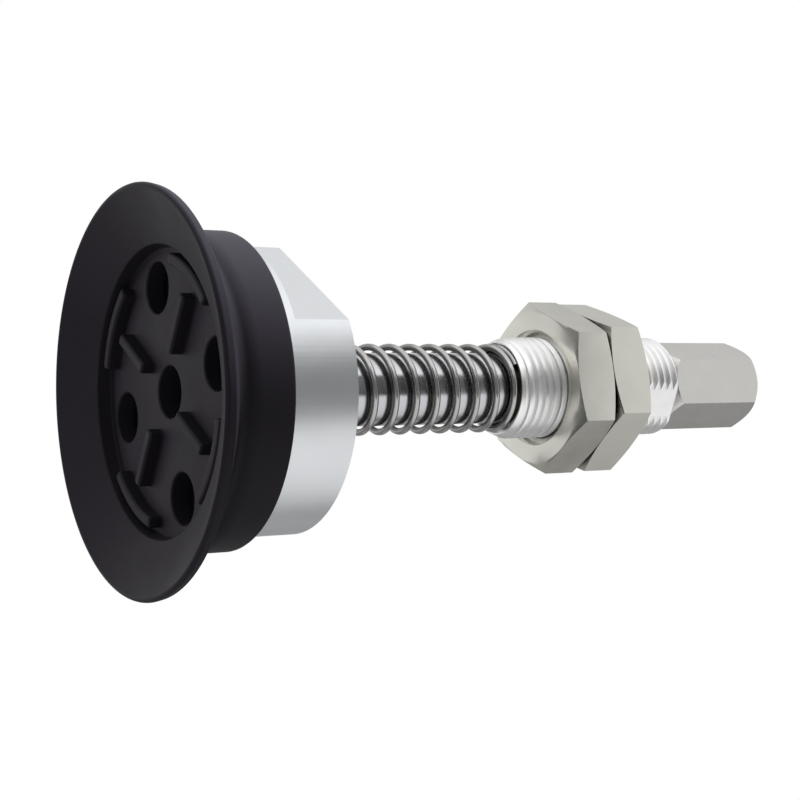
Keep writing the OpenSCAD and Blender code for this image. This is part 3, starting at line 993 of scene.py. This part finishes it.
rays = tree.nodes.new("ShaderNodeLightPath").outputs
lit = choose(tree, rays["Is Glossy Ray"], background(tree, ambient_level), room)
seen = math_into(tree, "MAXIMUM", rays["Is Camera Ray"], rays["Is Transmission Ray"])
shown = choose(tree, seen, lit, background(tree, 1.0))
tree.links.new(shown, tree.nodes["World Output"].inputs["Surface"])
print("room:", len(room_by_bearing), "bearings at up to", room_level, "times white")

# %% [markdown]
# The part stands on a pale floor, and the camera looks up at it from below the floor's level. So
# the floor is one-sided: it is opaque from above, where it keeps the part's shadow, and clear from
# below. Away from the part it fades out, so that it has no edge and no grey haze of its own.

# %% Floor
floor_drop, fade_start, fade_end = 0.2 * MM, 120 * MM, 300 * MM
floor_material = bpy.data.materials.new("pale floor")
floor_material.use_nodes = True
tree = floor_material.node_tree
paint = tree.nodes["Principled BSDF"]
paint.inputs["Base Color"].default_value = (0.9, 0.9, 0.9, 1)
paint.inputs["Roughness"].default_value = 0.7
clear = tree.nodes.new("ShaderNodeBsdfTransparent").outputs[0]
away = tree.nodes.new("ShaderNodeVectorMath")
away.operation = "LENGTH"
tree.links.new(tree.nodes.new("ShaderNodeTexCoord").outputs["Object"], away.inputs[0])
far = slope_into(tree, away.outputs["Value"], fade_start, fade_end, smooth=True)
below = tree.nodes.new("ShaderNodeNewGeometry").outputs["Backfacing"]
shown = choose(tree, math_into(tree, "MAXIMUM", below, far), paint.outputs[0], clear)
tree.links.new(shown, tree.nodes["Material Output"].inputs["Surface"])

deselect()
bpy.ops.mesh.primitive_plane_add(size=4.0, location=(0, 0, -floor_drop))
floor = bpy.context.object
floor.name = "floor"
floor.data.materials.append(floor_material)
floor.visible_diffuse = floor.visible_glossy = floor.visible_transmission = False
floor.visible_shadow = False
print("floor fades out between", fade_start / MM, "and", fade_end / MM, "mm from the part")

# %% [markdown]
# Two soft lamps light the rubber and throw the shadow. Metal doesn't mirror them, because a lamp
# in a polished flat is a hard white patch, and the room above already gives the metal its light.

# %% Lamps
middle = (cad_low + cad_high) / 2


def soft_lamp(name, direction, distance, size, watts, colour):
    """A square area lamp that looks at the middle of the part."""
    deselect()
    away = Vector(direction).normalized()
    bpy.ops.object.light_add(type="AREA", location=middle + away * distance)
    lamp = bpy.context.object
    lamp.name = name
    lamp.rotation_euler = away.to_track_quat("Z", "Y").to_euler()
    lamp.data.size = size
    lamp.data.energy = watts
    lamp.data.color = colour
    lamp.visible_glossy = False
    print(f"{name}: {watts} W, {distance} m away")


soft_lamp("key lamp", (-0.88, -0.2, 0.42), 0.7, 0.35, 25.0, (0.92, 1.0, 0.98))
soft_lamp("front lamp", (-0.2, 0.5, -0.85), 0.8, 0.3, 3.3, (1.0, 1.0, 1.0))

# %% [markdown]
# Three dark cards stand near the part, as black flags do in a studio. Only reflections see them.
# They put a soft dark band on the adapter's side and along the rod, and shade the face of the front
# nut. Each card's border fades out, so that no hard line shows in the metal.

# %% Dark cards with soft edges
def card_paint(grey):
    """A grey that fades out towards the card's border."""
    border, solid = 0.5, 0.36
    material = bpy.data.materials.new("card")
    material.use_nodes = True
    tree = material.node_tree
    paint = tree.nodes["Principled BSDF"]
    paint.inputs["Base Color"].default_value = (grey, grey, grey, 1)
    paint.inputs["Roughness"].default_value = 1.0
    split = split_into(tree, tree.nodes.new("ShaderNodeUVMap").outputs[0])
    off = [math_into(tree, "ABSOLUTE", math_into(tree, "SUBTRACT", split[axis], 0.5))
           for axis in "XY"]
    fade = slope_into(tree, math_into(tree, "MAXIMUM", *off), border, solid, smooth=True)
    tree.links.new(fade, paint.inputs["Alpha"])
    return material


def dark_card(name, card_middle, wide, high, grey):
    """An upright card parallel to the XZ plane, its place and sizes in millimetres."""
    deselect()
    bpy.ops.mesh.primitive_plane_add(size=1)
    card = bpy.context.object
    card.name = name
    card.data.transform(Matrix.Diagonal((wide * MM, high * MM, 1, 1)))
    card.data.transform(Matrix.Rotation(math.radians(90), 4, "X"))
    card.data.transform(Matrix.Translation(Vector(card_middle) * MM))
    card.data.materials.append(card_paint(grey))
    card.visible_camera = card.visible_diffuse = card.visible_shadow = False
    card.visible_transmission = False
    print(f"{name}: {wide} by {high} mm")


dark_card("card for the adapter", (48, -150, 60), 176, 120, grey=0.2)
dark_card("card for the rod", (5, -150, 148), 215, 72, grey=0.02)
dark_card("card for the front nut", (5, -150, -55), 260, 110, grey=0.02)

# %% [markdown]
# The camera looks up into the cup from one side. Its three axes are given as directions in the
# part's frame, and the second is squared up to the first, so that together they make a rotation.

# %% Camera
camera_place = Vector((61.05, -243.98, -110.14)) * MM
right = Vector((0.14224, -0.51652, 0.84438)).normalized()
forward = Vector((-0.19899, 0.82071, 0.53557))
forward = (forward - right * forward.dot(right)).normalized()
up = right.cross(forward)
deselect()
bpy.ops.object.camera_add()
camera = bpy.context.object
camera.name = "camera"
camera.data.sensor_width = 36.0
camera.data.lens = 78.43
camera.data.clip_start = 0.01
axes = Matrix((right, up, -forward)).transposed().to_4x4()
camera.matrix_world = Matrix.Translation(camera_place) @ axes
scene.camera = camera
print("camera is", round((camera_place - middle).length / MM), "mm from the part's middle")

- - -

OBJECTIVE →
Extract the listing in its entirety, matching it exactly.

ANSWER TO THIS EXERCISE →
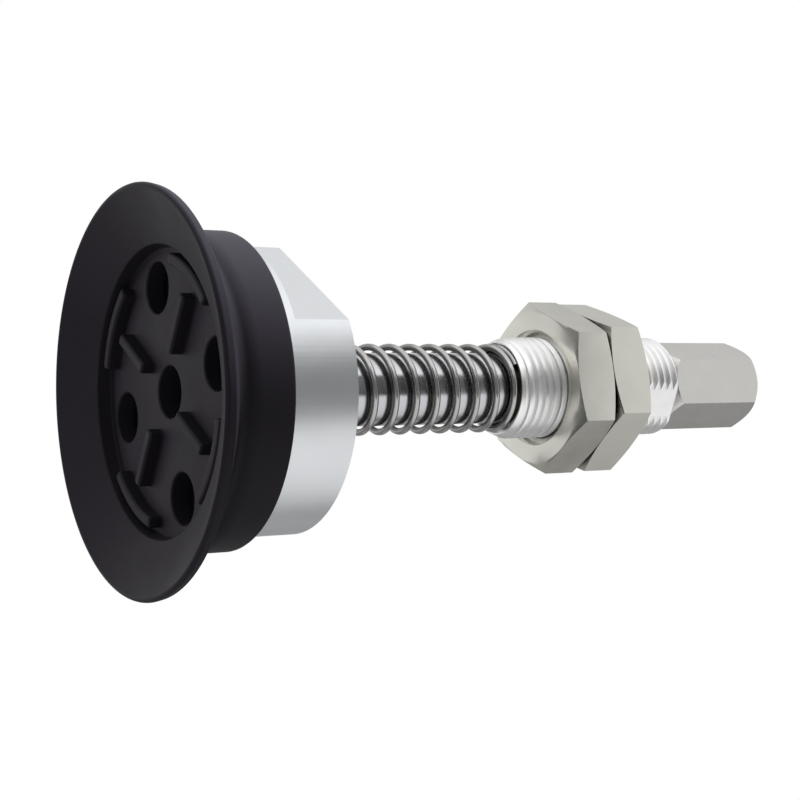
Keep writing the OpenSCAD and Blender code for this image. This is part 3, starting at line 993 of scene.py. This part finishes it.
rays = tree.nodes.new("ShaderNodeLightPath").outputs
lit = choose(tree, rays["Is Glossy Ray"], background(tree, ambient_level), room)
seen = math_into(tree, "MAXIMUM", rays["Is Camera Ray"], rays["Is Transmission Ray"])
shown = choose(tree, seen, lit, background(tree, 1.0))
tree.links.new(shown, tree.nodes["World Output"].inputs["Surface"])
print("room:", len(room_by_bearing), "bearings at up to", room_level, "times white")

# %% [markdown]
# The part stands on a pale floor, and the camera looks up at it from below the floor's level. So
# the floor is one-sided: it is opaque from above, where it keeps the part's shadow, and clear from
# below. Away from the part it fades out, so that it has no edge and no grey haze of its own.

# %% Floor
floor_drop, fade_start, fade_end = 0.2 * MM, 120 * MM, 300 * MM
floor_material = bpy.data.materials.new("pale floor")
floor_material.use_nodes = True
tree = floor_material.node_tree
paint = tree.nodes["Principled BSDF"]
paint.inputs["Base Color"].default_value = (0.9, 0.9, 0.9, 1)
paint.inputs["Roughness"].default_value = 0.7
clear = tree.nodes.new("ShaderNodeBsdfTransparent").outputs[0]
away = tree.nodes.new("ShaderNodeVectorMath")
away.operation = "LENGTH"
tree.links.new(tree.nodes.new("ShaderNodeTexCoord").outputs["Object"], away.inputs[0])
far = slope_into(tree, away.outputs["Value"], fade_start, fade_end, smooth=True)
below = tree.nodes.new("ShaderNodeNewGeometry").outputs["Backfacing"]
shown = choose(tree, math_into(tree, "MAXIMUM", below, far), paint.outputs[0], clear)
tree.links.new(shown, tree.nodes["Material Output"].inputs["Surface"])

deselect()
bpy.ops.mesh.primitive_plane_add(size=4.0, location=(0, 0, -floor_drop))
floor = bpy.context.object
floor.name = "floor"
floor.data.materials.append(floor_material)
floor.visible_diffuse = floor.visible_glossy = floor.visible_transmission = False
floor.visible_shadow = False
print("floor fades out between", fade_start / MM, "and", fade_end / MM, "mm from the part")

# %% [markdown]
# Two soft lamps light the rubber and throw the shadow. Metal doesn't mirror them, because a lamp
# in a polished flat is a hard white patch, and the room above already gives the metal its light.

# %% Lamps
middle = (cad_low + cad_high) / 2


def soft_lamp(name, direction, distance, size, watts, colour):
    """A square area lamp that looks at the middle of the part."""
    deselect()
    away = Vector(direction).normalized()
    bpy.ops.object.light_add(type="AREA", location=middle + away * distance)
    lamp = bpy.context.object
    lamp.name = name
    lamp.rotation_euler = away.to_track_quat("Z", "Y").to_euler()
    lamp.data.size = size
    lamp.data.energy = watts
    lamp.data.color = colour
    lamp.visible_glossy = False
    print(f"{name}: {watts} W, {distance} m away")


soft_lamp("key lamp", (-0.88, -0.2, 0.42), 0.7, 0.35, 25.0, (0.92, 1.0, 0.98))
soft_lamp("front lamp", (-0.2, 0.5, -0.85), 0.8, 0.3, 3.3, (1.0, 1.0, 1.0))

# %% [markdown]
# Three dark cards stand near the part, as black flags do in a studio. Only reflections see them.
# They put a soft dark band on the adapter's side and along the rod, and shade the face of the front
# nut. Each card's border fades out, so that no hard line shows in the metal.

# %% Dark cards with soft edges
def card_paint(grey):
    """A grey that fades out towards the card's border."""
    border, solid = 0.5, 0.36
    material = bpy.data.materials.new("card")
    material.use_nodes = True
    tree = material.node_tree
    paint = tree.nodes["Principled BSDF"]
    paint.inputs["Base Color"].default_value = (grey, grey, grey, 1)
    paint.inputs["Roughness"].default_value = 1.0
    split = split_into(tree, tree.nodes.new("ShaderNodeUVMap").outputs[0])
    off = [math_into(tree, "ABSOLUTE", math_into(tree, "SUBTRACT", split[axis], 0.5))
           for axis in "XY"]
    fade = slope_into(tree, math_into(tree, "MAXIMUM", *off), border, solid, smooth=True)
    tree.links.new(fade, paint.inputs["Alpha"])
    return material


def dark_card(name, card_middle, wide, high, grey):
    """An upright card parallel to the XZ plane, its place and sizes in millimetres."""
    deselect()
    bpy.ops.mesh.primitive_plane_add(size=1)
    card = bpy.context.object
    card.name = name
    card.data.transform(Matrix.Diagonal((wide * MM, high * MM, 1, 1)))
    card.data.transform(Matrix.Rotation(math.radians(90), 4, "X"))
    card.data.transform(Matrix.Translation(Vector(card_middle) * MM))
    card.data.materials.append(card_paint(grey))
    card.visible_camera = card.visible_diffuse = card.visible_shadow = False
    card.visible_transmission = False
    print(f"{name}: {wide} by {high} mm")


dark_card("card for the adapter", (48, -150, 60), 176, 120, grey=0.2)
dark_card("card for the rod", (5, -150, 148), 215, 72, grey=0.02)
dark_card("card for the front nut", (5, -150, -55), 260, 110, grey=0.02)

# %% [markdown]
# The camera looks up into the cup from one side. Its three axes are given as directions in the
# part's frame, and the second is squared up to the first, so that together they make a rotation.

# %% Camera
camera_place = Vector((61.05, -243.98, -110.14)) * MM
right = Vector((0.14224, -0.51652, 0.84438)).normalized()
forward = Vector((-0.19899, 0.82071, 0.53557))
forward = (forward - right * forward.dot(right)).normalized()
up = right.cross(forward)
deselect()
bpy.ops.object.camera_add()
camera = bpy.context.object
camera.name = "camera"
camera.data.sensor_width = 36.0
camera.data.lens = 78.43
camera.data.clip_start = 0.01
axes = Matrix((right, up, -forward)).transposed().to_4x4()
camera.matrix_world = Matrix.Translation(camera_place) @ axes
scene.camera = camera
print("camera is", round((camera_place - middle).length / MM), "mm from the part's middle")